I like Gutenberg, I hope they start a system where you can download copyright books for a micropayment, I would pay good money for text ebooks.

Lets hope ebooks don't go the way of music, keep the costs low, no DRM fluffing up the download. If you can click 3 times and start reading a new book, and it costs you euro's then you would preffer that than d/l gigs of warez.

Anyone who illegally downloads lots of books, tends to be the person who does't read them much anyway (Someone boasted to me that they had 300 O'Reilly books, squirming under the desire to tell me that they were eBooks, off irc, oh lawks, what a riot, I wish I was your friend, go away)

--
#hostfile 0.0.0.0 primidi.com 0.0.0.0 www.primidi.com 0.0.0.0 radio.weblogs.com
Who picks this stuff? by Animats · 2004-08-24 19:16 · Score: 3, Interesting

"Final Report of the Louisiana Purchase Exposition Commission"?
Still, I look forward to the day when someone starts digitizing the Mechanics Institute Library in San Francisco. It's a beautiful private library one can join. The books are in excellent condition, and there are century old original editions on the shelves.
But it's the magazine collection that's stunning. They have Popular Mechanics in bound volumes, all the way back to the beginning, when it was a serious scientific journal. All the major railroad magazines from the heyday of railroading.
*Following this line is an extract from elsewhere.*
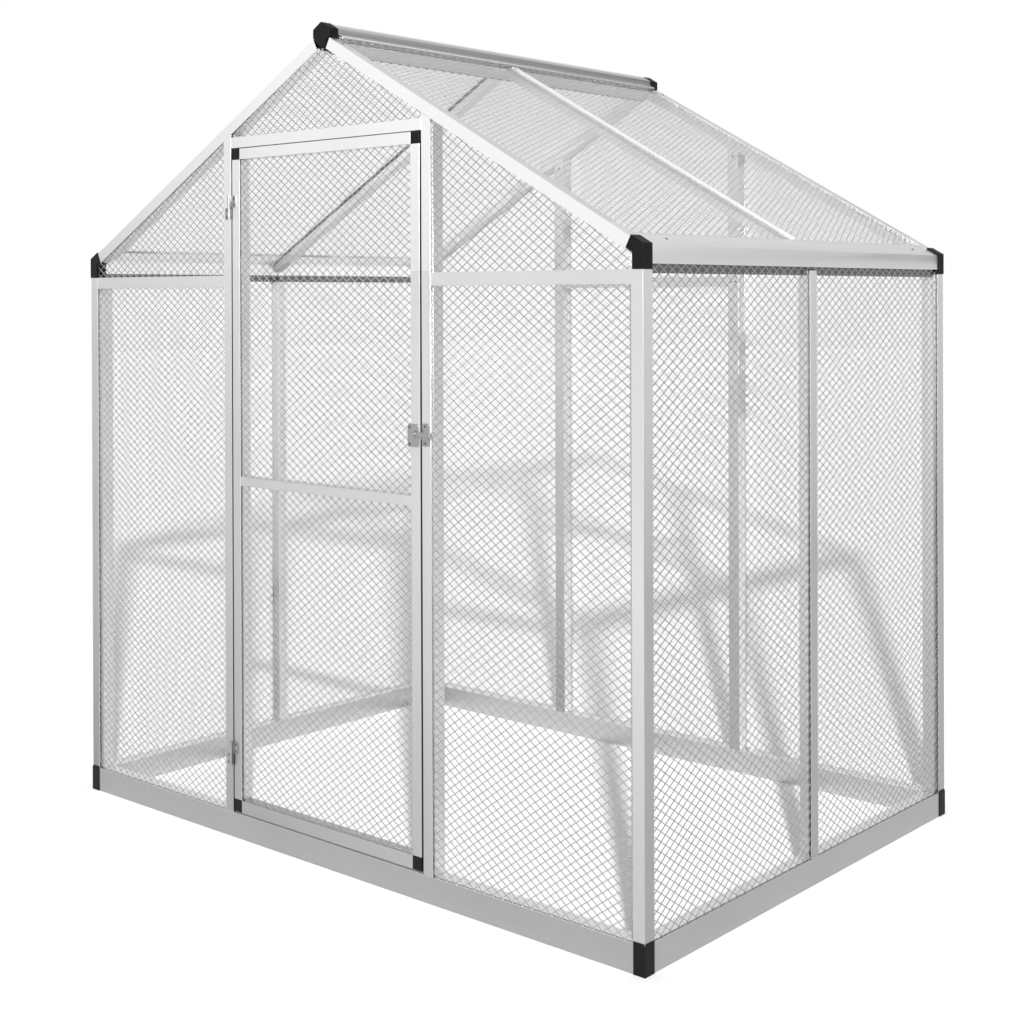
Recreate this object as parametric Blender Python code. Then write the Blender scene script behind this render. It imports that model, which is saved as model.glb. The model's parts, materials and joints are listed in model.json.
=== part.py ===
"""Garden aviary: a gabled cabin of grooved aluminium bars with expanded metal mesh and a hinged door.

Run with: blender --background --python part.py
Metres, +Z up. X runs along the gable with the door, Y runs into the depth, and the origin is the
middle of the footprint on the ground. The door's face is towards -Y.
"""

import math

import bmesh
import bpy
from mathutils import Vector

# Overall size
WIDTH = 1.88
DEPTH = 1.22
HEIGHT = 1.94

# What all bars share: a lip at the face, a slot behind it for the mesh, and a hollow body
GAP = 0.0003
WALL = 0.0016
SLOT = 0.006
SLOT_DEPTH = 0.006
SHEET = 0.001
SHEET_BITE = 0.0045
MESH_CELL = 0.14
MESH_WEB = 0.008
LEAST_OPENING = 0.001
CAP_PROUD = 0.0015
PLUG = 0.03
PLUG_SIDE = 0.0145
FACE_X = WIDTH / 2 - CAP_PROUD
FACE_Y = DEPTH / 2 - CAP_PROUD
SLOT_BACK = WALL + SLOT
SHEET_FRONT = WALL + GAP
PLUG_START = SLOT_BACK + WALL + GAP

# Base frame
SILL_HEIGHT = 0.06
SILL_DEPTH = 0.04
CORNER_FACE = 0.03
CORNER_RIM = 0.004
RIM_NOTCH = 0.003

# Uprights and ties
EAVE_TOP = 1.4085
EAVE_CAP_HEIGHT = 0.0465
EAVE_CAP_LOW = EAVE_TOP - EAVE_CAP_HEIGHT
POST_FACE = 0.03
POST_BODY = 0.039
BAR_FACE = 0.028
BAR_DEPTH = 0.038
TIE_FACE = 0.029
MID_POST_DEPTH = 0.031
REAR_POST_X = 0.319
REAR_POST_REBATE = 0.0035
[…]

Every issue of Electric Railway Journal (the trade magazine of streetcars). Few other libraries kept that stuff.
Re:good books? by adolfojp · 2004-08-24 19:44 · Score: 3, Interesting

http://www.icarusindie.com/Literature/Library/

That site has a couple of good ones. You should read first "The lost continent". The book was written shortly after, or during WWI and follows a hypotetical developement of the world if the new world and the old world had lost comunication until 200 years later. The most interest thing about those old science fiction books is to contrast their world view with ours and to see what futuristic devices would exist by now.

Cheers,

Adolfo
Re:I need a new job by jonathan_ingram · 2004-08-24 20:07 · Score: 5, Interesting

Luckily, you do not need either grammar or spelling skills -- just the ability to match text against a source image. Indeed, it may even be an *advantage* to not be a great linguist! One of the key things we emphasise is that we want an exact copy of the source material -- we do not want people 'correcting' or 'updating' the originals to bring them into line with the way the language is written today.

--
-- Help Digitise the Public Domain at DP.
Re:Make them renew each year by iamdrscience · 2004-08-24 20:07 · Score: 3, Interesting

Lawrence Lessig proposes a similar scheme in "The Future of Ideas". I doubt he was the first, but that's just what you made me think of. It's a good book, even though it can get kind of dry at times (it is, at least in some capacity, a book about law after all).

As far as your scheme though, I would really like a hard extension limit and I think 25 years for a default term is really too much (I mean, to use your example of Apple II games, many of those games wouldn't even quite be out of term yet). I think 5 or 10 would be much better.
Re:because by jonathan_ingram · 2004-08-24 20:09 · Score: 4, Interesting

because playboy hasnt lapsed into the public domain yet...

Very true, although several of us do keep talking about searching for some Victorian Porn to put through the site :). There's actually quite a lot of public domain 'erotica' (anything written and published before 1923, for example) -- we just need people to scan it and contribute it to the site! We've had a couple of 'racy' books, and not surprisingly they tend to be proofed very quickly.

--
-- Help Digitise the Public Domain at DP.
formatting by golgotha007 · 2004-08-24 21:16 · Score: 3, Interesting

I think the Gutenburg project is a terrific idea!

My only complaint is with the formatting. Project Gutenburg uses hard formatting within the text. I think that's an extremely stupid idea.

There should be zero formatting within the text (other than paragraph breaks). Whatever client you're using should provide the formatting for you.

Let the client handle the presentation!!
Request for MATH experts by jhutch2000 · 2004-08-25 00:52 · Score: 5, Interesting

Right now, we've got plenty of old math intensive books ready to move through the DP system. Because of ASCII terrible ability to handle equation formatting, we use TeX layout. The average DPer doesn't know TeX and it's a rather high learning curve to get started on. So, since Slashdot is full of self-professed geeks...all you TeX geeks should join up and help with the TeX formatted MATH texts. I've got plenty of books scanned and ready to go, so don't think you'll run us out of 'em any time soon!

JHutch
Accuracy by jefu · 2004-08-25 01:45 · Score: 3, Interesting

I have worked on the distributed proofing of a couple of texts and found that the accuracy of a page after the second proofing was often close to perfect.
One of the books I worked on was the "Anatomy of Melancholy" and I (conveniently) have a copy myself. There were often more differences between the scanned image of the page and my copy than between the scanned image and the proofread text.
Don't underestimate the amount of work people put into this too - for "Anatomy of Melancholy" it often took 30 minutes to proof a single page because the page often had latin and very small footnotes.